Friday, 22 November 2019

Care Partner Wednesday--Surprising, Little Known Ways To Find Your Tribe

I tucked the carefully crafted letter in backpacks and diaper bags. When I met the parents at the door to pick up their children from my daycare, I didn't say a word. In a few hours, the phone started to ring as my monumental decision reached its tentacles into the lives it would affect.

I closed the door on the daycare I operated for 15 years from my home. With faltering footsteps, I walked away from the children I loved and their parents who were my friends and embraced a new adventure. I struggled with fear on so many levels but by far the biggest challenge was leaving behind my tribe.

The parents who came to my door each morning and stayed and chatted when they picked up their kids and the children who lived firmly in my heart--they were my tribe. At my new job, I knew two people, and they were upper management and not the ones I would rub shoulders with. For the first several weeks, as kindly as the staff at the new job treated me, I missed my tribe.




Support Group

Whatever you call them, the group of people who call you friend, hold you up, encourage you on the hardest of days, laugh and cry with you and are there when you need them--they are your tribe. Each one may not fulfill all those functions and they may not know each other, but together they hold you together and without them, you falter.

This is especially true of care partners. So who belongs to your tribe?

Not everyone has a supportive family and many members may be more helpful or able than others. Uncle Jim may be elderly himself and cousin Glenda may live too far away and your brother may be useless at anything like care, but give everyone an opportunity to do something. If they say no, don't take offence. That won't help anyone.

Friends and Neighbours
Asking takes courage and many times you don't have it in you, so try asking when the need isn't great.
"Janice, if I needed someone to pick up a few things at the store for me sometime, would you be willing?"
"Lorrie, would you ever be able to pick my kids up at school if I couldn't leave mom?"
"Tashi, you are so great with dad. Would you ever be able to visit with him for an hour or so to relieve me?"

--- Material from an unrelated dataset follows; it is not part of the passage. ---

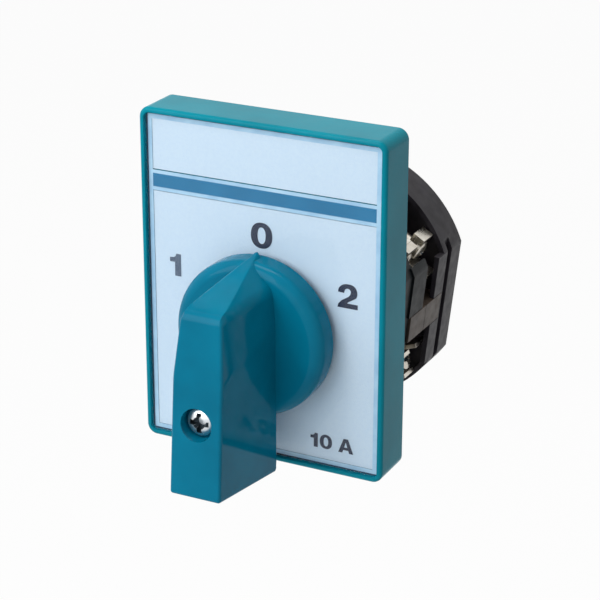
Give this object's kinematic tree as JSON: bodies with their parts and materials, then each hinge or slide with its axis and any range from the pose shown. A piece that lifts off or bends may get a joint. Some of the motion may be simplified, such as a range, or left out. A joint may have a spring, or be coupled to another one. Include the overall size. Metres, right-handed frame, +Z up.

This non-threatening way of asking keeps the door open for future opportunities. Keep a list of who you've asked for what.

Church and Other Organizations
Talk to your minister/pastor/leader and let them know the kind of needs you have. Ask them about others who may have similar needs. Is there a support group for those caring for elders? If not, maybe you could start one. Or if that's too challenging, talk to others who also care for an elder and look for connections.

Professional Disease-Specific Organizations
The Alzheimer Society, The Parkinson Society--just about every disease has a group. Most are well organized and helpful sources of information. People dealing with similar issues are easy to meet and there's a wealth of special supports such as Alzheimer's Dance Classes or Parkinson's Boxing. Google them and see what's out there.

You are the leader of the tribe, but it's up to you to find those people who can support you in many small ways. Each one holds an essential place in your tribe and holds the key to survival and even thriving as a care partner.

Find your tribe!

Surprising, Little Known Ways To Find Your Tribe


  1. Anne,
    I am thankful for your advice.Please pray for my mom. She still wants to do everything herself when it comes to taking care of my dad. She does not like to be dependent upon anyone. She will call me on occasion. I live four hours away. I get in my car and go to her. I am so worried about her health and state of mind.

  2. Your concerns are real. I understand how she would want to continue to look after your dad, but the reality is that the stress of doing so may affect her health, as you well know. Next month's theme is care partner stress. Perhaps you will find something you can share with her. Blessings, my friend!